People are illogical, unreasonable, and self-centered.
Love them anyway.

If you do good, people will accuse you of selfish ulterior motives.
Do good anyway.

If you are successful, you will win false friends and true enemies.
Succeed anyway.

The good you do today will be forgotten tomorrow.
Do good anyway.

Honesty and frankness make you vulnerable.
Be honest and frank anyway.

The biggest men and women with the biggest ideas can be shot down by the smallest men and women with the smallest minds.
Think big anyway.

People favor underdogs but follow only top dogs.
Fight for a few underdogs anyway.

What you spend years building may be destroyed overnight.
Build anyway.

People really need help but may attack you if you do help them.
Help people anyway.

Give the world the best you have and you’ll get kicked in the teeth.
Give the world the best you have anyway.

Kent M. Keith, 1968

You can still lose even when you really try.
Try anyway.

I ate a cheeseburger....

I figure most people have heard of the saying “You are what you eat”. It’s usually used as some kind of oblique reference to the fact that you’re eating something you probably shouldn’t be.

“Um… is that a… are you… uh… are you eating a squirrel?”

“Yup. It’s OK, it’s got ketchup on it.”

“You should be careful; you are what you eat!”

“Skkkkrt!!”

And that’s when she ran up a tree and started throwing acorns at my dog, officer.

Nobody here except us squirrels....

Well, ok. Maybe you’re unlikely to turn into a squirrel (or a cheeseburger, or a lentil soup). However, if you think about it, your body is entirely constructed from the food and drink that you shovel into the front of your face (the stuff you spill on the shirt doesn’t count). So on a basic level, we really are made up of exactly what we eat.

But, then… if we are what we eat. Then other things are made up of what they eat too. So, although you might eat a cheese burger, the various bovine contributors to your meal were also made up of what they ate. So… um… grass or something, mostly I guess.

If you follow it back, any animal you might choose to eat is probably made of plants (and if you stick to salad, you get to eat the plants yourself – you know – cut out the middle man and all that). But… what do plants eat?

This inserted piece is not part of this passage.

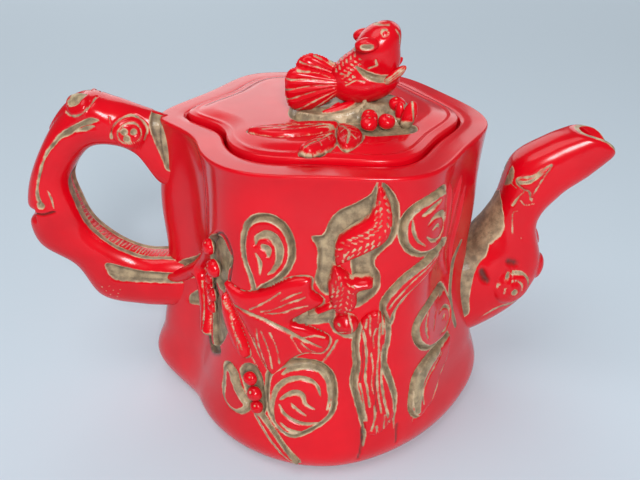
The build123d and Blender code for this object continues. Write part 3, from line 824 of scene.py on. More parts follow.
def work_squirrel(clay):
    body = clay.area(BODY)
    head = clay.disc(*HEAD)
    paw = clay.stroke(((8.6, 64.4, 1.4), (12.6, 64.2, 1.0)))
    arm = clay.stroke(((3.4, 57.4, 1.1), (0.4, 55.8, 1.0), (-2.6, 54.2, 0.6)))
    clay.swell(body, 2.9, 3.2)
    clay.height = np.maximum(clay.height, 3.0 * np.sqrt(np.clip(head / 3.0, 0, 1)))
    clay.height = np.maximum(clay.height, 1.7 * np.sqrt(np.clip(np.maximum(paw, arm) / 1.0, 0, 1)))
    clay.ticks(((5, 67.4), (6.4, 63.6), (6, 59.6), (5.6, 56)), (-2.9, -1.7, -0.5, 0.7, 1.9), 1.6, 0.9, 0.2)
    clay.scratch(((3.2, 54.9), (6, 55.2), (9.4, 54.2)), 0.28, 0.8)
    clay.scratch(((7.4, 54.6), (8.2, 51.6), (8.4, 48.6)), 0.2, 0.5)
    clay.scratch(((5, 49.2), (6.6, 50.2), (8.4, 49.6)), 0.2, 0.5)
    clay.cut(clay.disc(4.9, 52.2, 0.42), 0.5)
    clay.tan(np.minimum(clay.stroke(((-1.4, 54.8, 0.9), (-3, 54, 0.5))), 0.5))
    inside = np.maximum.reduce([body, head, paw, arm])
    clay.tan(0.1 - inside)
    return inside


def work_trunk(clay):
    inside = clay.area(TRUNK)
    foot = smooth((clay.z - 12.5) / 9.0)
    clay.swell(inside, 1.5, 2.2)
    clay.height *= 0.25 + 0.75 * foot
    clay.tan(1.0 - inside - 3.0 * (1 - foot) - 1.2 * smooth((clay.z - 50) / 3.0))
    grooves = (((13, 54), (13, 50.5), (13.2, 47.6)), ((14.6, 50), (14, 47), (14.2, 43.6)),
               ((11.2, 49.5), (12, 45), (12.4, 39.5), (12.2, 34), (12.9, 29.5), (13.6, 24)),
               ((13.5, 42), (14.2, 37), (14, 31.5), (14.6, 28)),
               ((15.6, 51.5), (15.4, 46), (15.6, 41.5), (15.4, 37), (15.5, 31.5), (16, 27), (17, 21)),
               ((16.6, 36), (16.7, 31.5), (17.7, 25), (19.2, 18.5)), ((18, 20), (18.3, 14)),
               ((10.8, 32), (11.6, 28), (12.2, 23.5), (13, 19)), ((15, 24), (15.2, 19), (14.6, 15)),
               ((16.6, 44), (16.4, 40)), ((12.2, 53), (11.8, 50.4)), ((16.2, 54), (16.4, 48)),
               ((15.2, 54.6), (15, 52)), ((16, 16.4), (16.6, 13)), ((19.6, 17), (20, 14)))
    for number, groove in enumerate(grooves):
        clay.scratch(groove, 0.2 + 0.07 * (number % 3), 0.7)
    clay.score(clay.line(((14.9, 34), (15, 28), (15.6, 22)), 0.12), 0.4)
    clay.score(clay.line(((11.4, 45), (11.4, 38), (10.9, 33)), 0.12), 0.4)
    return inside


def work_branch(clay):
    inside = pad(clay, BRANCH, 1.3, 1.6, 1.05)
    clay.scratch(((17.6, 56), (19.4, 59), (24, 64), (30, 67)), 0.22, 0.4)
    return inside


def work_spiral(clay):
    inside = pad(clay, SPIRAL, 1.1, 1.5, 1.0)
    clay.groove(((-10, 34.6, 0.4), (-8, 36.4, 0.8), (-4, 37.4, 0.8), (0, 36.2, 0.7), (2, 33, 0.6),
                 (2.6, 28, 0.5), (2, 24, 0.2)), 0.6)
    clay.groove(((-13, 19, 0.3), (-13.2, 24, 0.6), (-12, 29, 0.8), (-9.4, 32.2, 0.9), (-6, 33.7, 0.8),
                 (-2.8, 33.2, 0.7), (-0.6, 31, 0.5), (0.2, 28, 0.2)), 0.8)
    clay.groove(((-11, 26, 0.3), (-9, 27.8, 0.7), (-6.4, 29, 0.9), (-4.7, 28, 0.8), (-4, 25.6, 0.5),
                 (-1.6, 24, 0.2)), 0.8)
    clay.groove(((-11.2, 24.4, 0.2), (-10, 21.8, 0.55), (-7.5, 20, 0.6), (-4.4, 19.2, 0.55), (0, 19.6, 0.3)),
                0.7)
    clay.groove(((-8, 25.4, 0.2), (-6.6, 23.8, 0.5), (-3.8, 21.8, 0.2)), 0.6)
    clay.groove(((-11, 18.6, 0.2), (-9, 16.8, 0.5), (-5, 16.2, 0.5), (-1, 17.6, 0.2)), 0.6)
    return inside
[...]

Plants sup a few nutrients up from the soil and they drink in a lot of water… but mostly they live on… well… Sunshine.

Sunshine!

You are what you eat – and what you eat is entirely plants – and plants are made from sunshine. So – you are what you eat and what you eat is sunshine.

So next time you’re feeling not so special and need a bright thought try this one on for size:

You’re made of fucking sunshine!

Your face was fused in the furnace of a star....

Finding yourself

Omni omni omni...

I used to hear about people doing all sorts of things in order to find themselves. People attending religious camps, climbing mountains, trekking across deserts, and sitting alone in the dark staring at the wall. One guy even spent a whole winter living in a tiny wooden shack surrounded by hungry polar bears. I mean, seriously? Find yourself? Really? Here’s a hint. Put up one hand in front of your face. You’ll find it’s attached to an arm (unless you’ve had a nasty accident or something, in which case you may need to apply the principle to a different limb). Follow that up to the shoulder and you’ll find that you’re actually right there! You’re attached! You’re not going anywhere. Hey you’ve found yourself, have a beer and get on with your day, right?

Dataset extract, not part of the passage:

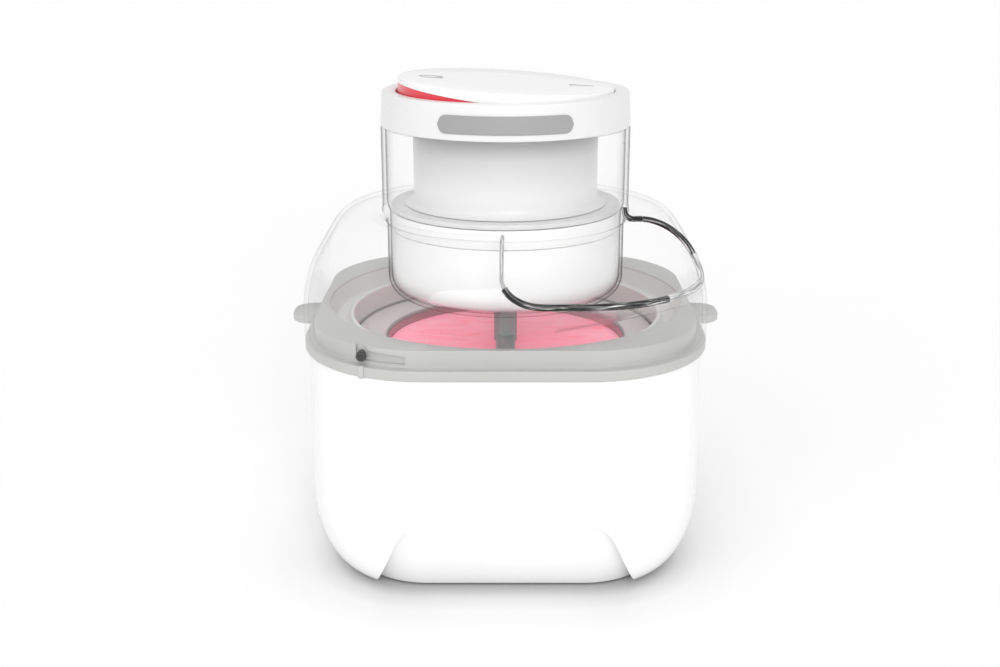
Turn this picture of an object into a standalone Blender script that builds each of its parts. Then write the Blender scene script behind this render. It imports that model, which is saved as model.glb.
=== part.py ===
"""Freezer-bowl ice cream maker with a clear lid and a motor head.

Metres, +Z up, front towards -Y, origin on the floor under the middle of the base.
Every visible object is one real piece; a hidden object is a cutter.
"""

import math

import bmesh
import bpy
from mathutils import Matrix, Vector

# ---------------------------------------------------------------- clearances
GAP = 0.0003  # between pieces that touch or are fastened together
SLIDE_GAP = 0.0005  # round a piece that lifts out by hand
RUN_GAP = 0.0001  # round a turning shaft
FLAT_GAP = 0.0010  # between outlines whose flats don't line up

# ---------------------------------------------------------------- driving dimensions
SIDES = 36  # points round each large outline that shows
HIDDEN_SIDES = 24  # points round a large outline inside the machine
FINE_SIDES = 20  # points round a small shaft, pin or foot
SCREW_SIDES = 10

# Base: outer housing
FOOT_HEIGHT = 0.0010  # shell's lower edge above the floor
BODY_HALF = 0.0910
BODY_TOP_HALF = BODY_HALF - 0.0007
BODY_CORNER_CENTRE = 0.0360  # the corner arcs keep this centre at every height
BODY_TOP = 0.1067
BODY_WALL = 0.0026
BODY_BULGE_Z = 0.0520  # height of the widest outline
BODY_FILLET_HIGH = 0.0400
BODY_FILLET_WIDE = 0.0200

# Finger recess under the front and the back edge
RECESS_TOP = 0.0410
RECESS_TOP_HALF = 0.0445
RECESS_FOOT_HALF = 0.0605
RECESS_CORNER = 0.0085
RECESS_DEPTH_TOP = 0.0048
RECESS_DEPTH_FOOT = 0.0044  # inside the shell's own lower edge

# Base plate, feet and screws
PLATE_THICK = 0.0025
PLATE_Z = 0.0020
FOOT_RADIUS = 0.0080
FOOT_AT = 0.0440
POST_RADIUS = 0.0045
POST_AT = 0.0530
POST_TOP = 0.0120
WEB_Z = 0.0080
WEB_THICK = 0.0022
SCREW_RADIUS = 0.0015
SCREW_HEAD = 0.0028

# Collar
COLLAR_HALF = BODY_HALF + 0.0015
COLLAR_CORNER = 0.0580
FLANGE_HIGH = 0.0045
PLATFORM_HALF = COLLAR_HALF - 0.0045
PLATFORM_TOP = BODY_TOP + 0.0126
MOUTH_RADIUS = 0.08465
LEDGE_RADIUS = 0.0821
LEDGE_Z = BODY_TOP + 0.0039
LIP_RADIUS = 0.0740
LIP_Z = BODY_TOP + 0.0065
LIP_WALL = 0.0020
WELL_BOTTOM = BODY_TOP - 0.0041
RIM_DEPTH = 0.0070  # locating rim that drops inside the housing
RIM_WALL = 0.0020
EAR_REACH = PLATFORM_HALF + 0.0153
EAR_LENGTH = 0.0230
EAR_BOTTOM = BODY_TOP + 0.0016
EAR_TOP = BODY_TOP + 0.0058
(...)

I mean, what do you really find if you sit on a mountain top by yourself for three months? I guess you find out that it can get damn cold at night; that toilet paper is actually pretty cool stuff; that body odour really isn’t that big of a deal; that it doesn’t really matter that you felt like an idiot when the girl you fancied mocked you in front of your friends. But you knew that already, right? I mean, toilet paper? How cool is that?

Man, toilet paper is so cool...

I’ve been up the mountain; I’ve walked the desert and I’ve spent my nights watching the ocean. Somehow I knew I was lost, but I didn’t find myself in any of those places. I tried other places too. Turns out I’m not at the bottom of a bottle of vodka, nor am I upside-down in a BMW in a ditch in Germany (at least, not right now, anyway).

What lampost, officer?

Nice parking...

Everywhere I went I just found my history was already there, just waiting for me. I realized that it’s not about finding yourself at all. It’s about cutting loose all the things that are not you. All that shit that builds up in your mind that just isn’t that important but makes each day harder. I used to be real bad for that. My history lived behind my eyes. Everything I saw was colored by the glow of the bridges I’d burned and disfigured by the shadows cast by the dead. But one day I realized: That history isn’t me. It’s shit that happened, sure. I was there. But it isn’t me.

Maybe some people feel they need to be alone in the mountains to cut thru all their history and their current situation to find what’s left. I don’t think you need the mountain. I think you can find yourself, right now, right here. You don’t need that romantic, meditation imagery. You don’t need those scented candles and voodoo worry dolls. You don’t need all the commercialized pine forest relaxation aids and panpipe moods.  You don’t even need to finish reading this post. You just make a choice to cut loose.

So I put my hand in front of my face. I followed my arm up to the shoulder. You know what? I’m right here. I’ve been here all along. In the end, I guess, I finally found myself, but there was a slight problem. Turns out that I didn’t like me very much. Guess you can’t win ‘em all, huh?